21. Who will supervise volunteers?
Having someone walk around during the event will allow for unexpected issues to be resolved quickly.
Identify a lead volunteer to be a roaming supervisor of all volunteers. Have this person be the go to person for additional supplies, troubleshooting tech issues or giving instructions and answering questions of volunteers.
22. What is process to tear down and clean up after the event?
Everyone is ready to go home after a successful outreach. However, there needs to be a little cleanup after all the outreach recipients are gone.
Create a tear down process with a map that shows volunteers how to pack up leftover supplies, where to put them and how to get them back to a common storage area. Identify a lead volunteer who can answer all questions and ensure all supplies and materials are put away in a predetermined location.
23. What is the process to clean supplies?
Some supplies for outreaches can be used again. Create an inventory of these types of supplies and a process to clean them after each event.
For instance, tents, tables, chairs, coolers are just an example of supplies and materials that may need to be cleaned, wiped down or dried off following an outreach event.
24. What did we learn?
Take the time to debrief after a successful outreach and document lessons learned.
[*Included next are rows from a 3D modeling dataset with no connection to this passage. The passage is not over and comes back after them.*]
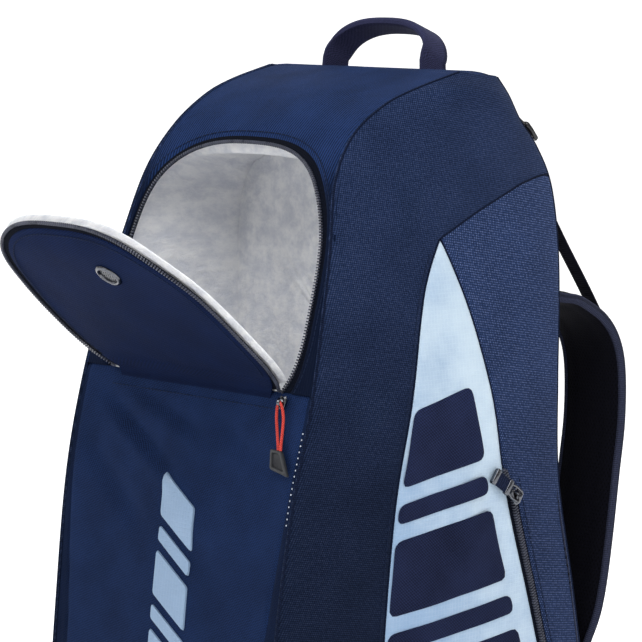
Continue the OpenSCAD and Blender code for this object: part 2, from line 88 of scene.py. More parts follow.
# ------------------------------------------------------- the bag's own shape
# The same levels as the CAD model's: front y and z, back y and z, half width
# at the seams, and how far the side wall swells beyond them.
LEVELS = np.array([
    [-132, 0, 136, 0, 114, 0],
    [-175, 36, 161, 36, 129, 10],
    [-184, 115, 170, 115, 133, 17],
    [-181, 215, 167, 215, 134, 20],
    [-171, 325, 149, 322, 135, 20],
    [-157, 425, 127, 420, 138, 20],
    [-139, 500, 124, 500, 139, 20],
    [-122, 565, 131, 562, 133, 18],
    [-107, 617, 137, 612, 125, 17],
    [-92, 667, 140, 655, 114, 16],
    [-68, 701, 130, 684, 108, 14],
    [-36, 723, 110, 706, 109, 13],
    [-4, 735, 94, 726, 112, 12],
    [39, 746, 80, 741, 113, 0]], float)
TOP = len(LEVELS) - 1
FOLD_Z = 511
LID_T = 9.3
FRONT, BACK = 0, 1


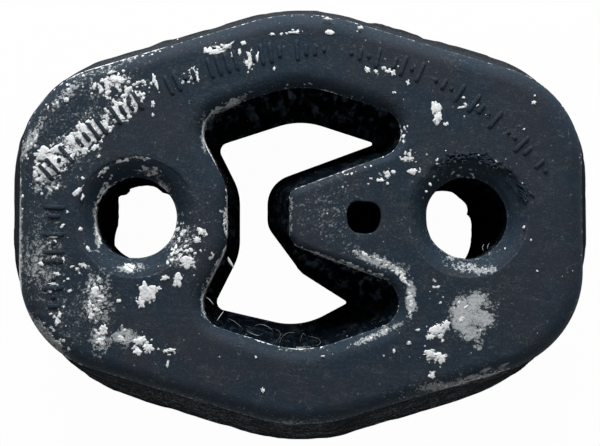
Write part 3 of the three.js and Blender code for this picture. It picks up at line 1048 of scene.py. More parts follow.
    def bore_profile(self) -> tuple[np.ndarray, np.ndarray]:
        """Radius and depth of a bore's rings, from the face down to the middle.

        A low worn step leads from the face into the dish, which curves down ever more steeply to a soft
        lip. Below it the bore runs straight.

        Returns:
            Radii and depths below the face.
        """
        radius, mouth = self.bore_diameter / 2, self.countersink_diameter / 2
        past, step_z = np.transpose(self.rim_steps)
        step_r = mouth + past
        t = np.linspace(0, 1, 13)[1:]
        dish_r = step_r[-1] - (step_r[-1] - radius - self.lip_radius) * t
        dish_z = step_z[-1] + (self.countersink_depth - step_z[-1]) * t**1.5
        lip = np.linspace(0, math.pi / 2, 5)[1:]
        lip_r = radius + self.lip_radius - self.lip_radius * np.sin(lip)
        lip_z = self.countersink_depth + self.lip_depth * (1 - np.cos(lip))
        return np.concatenate([step_r, dish_r, lip_r]), np.concatenate([step_z, dish_z, lip_z])

    def bore(
        self, parts: MeshParts, centre_x: float, seed: int, torn: float, far_rim: FarRim
    ) -> tuple[np.ndarray, np.ndarray]:
        """Adds one bore with a dish at each end.

        Its rings are x = centre + r cos(a), y = r sin(a). A fractal makes their radius wander, and where
        the rim is torn a finer one moves the dish's rings in and out and down. Towards the far end flash
        and tears move the wall by the far rim's own amounts, which fade out towards the dish's edge.

        Args:
            parts: where the bore goes.
            centre_x: X of its axis, which lies on Y = 0.
            seed: picks the wobble.
            torn: how torn the front rim's upper right is, from 0 to 1.
            far_rim: angles in degrees, each with the change of radius there.

        Returns:
            Indices of its rings at the front face and at the back face.
        """
        radii, depths = self.bore_profile()
        middle = np.linspace(self.front - depths[-1], depths[-1], 9)[1:-1]
        back = slice(None, None, -3)
        r = np.concatenate([radii, np.full(len(middle), radii[-1]), radii[back]])
        z = np.concatenate([self.front - depths, middle, depths[back]])
        angle = round_angles(120)
        ring = unit_ring(angle)
        points = ring[None] * r[:, None, None] + np.array([centre_x, 0, 0])
        points[..., 2] += z[:, None]
        flat = points * np.array([1, 1, 0.4])
        wobble = (fractal(flat, 2.6, seed, 3) - 0.5) * self.bore_wobble
        upper = ease(points[..., 2], self.front - 1.6, self.front - 0.1)
        sector = torn * ease(np.cos(angle - self.torn_angle), 0.2, 0.75)[None] * upper
        tear = fractal(flat, 0.9, seed + 5, 2) - 0.45
        wobble = wobble + tear * sector * self.torn_reach
        turns, moves = np.transpose(far_rim)
        ragged = np.interp(np.degrees(angle), turns, moves, period=360)[None]
        narrow = 1 - ease(r, self.bore_diameter / 2 + 0.2, 8.0)
        far = fade(points[..., 2], 6.0, 14.0) * narrow[:, None]
        wobble = wobble * (1 - 0.7 * far) + ragged * far
        points[..., :2] += ring[None, :, :2] * wobble[..., None]
        points[1:-1, :, 2] -= (np.abs(tear) * sector * self.torn_depth)[1:-1]
        points[-1, :, 2] = 0
        crease = np.zeros(len(r))
        crease[[1, len(radii) - 4]] = self.rim_wear
        crease[[2, len(radii) - 5, len(radii) - 3]] = self.rim_wear_beside
        index = parts.add(points, np.repeat(crease[:, None], len(angle), axis=1), self.least_bands)
        step = np.arange(len(r) - 1)
        within = (step >= len(radii) - 3) & (step < len(radii) + len(middle) + 1)
        parts.strip(index, np.where(within, Skin.INNER.value, Skin.FACE.value))
        return index[0], index[-1]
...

Use these valuable tidbits of information to improve your next outreach.
For instance, if you were missing supplies that might have made the event easier make note and add it to a standing supply list. Or if a team of volunteers expressed frustration with a process for doing their job, discuss how to improve it next time. Keep detailed notes and review them when you begin the planning process for the next outreach.
Churches commit time and resources to community outreach because they understand the importance of making a difference. Small gestures that can help a hurting community can translate into someone being exposed to love of Christ and often leads to dramatic life change. And isn’t that what the church is called to do?
What types of community outreaches does your church participate in?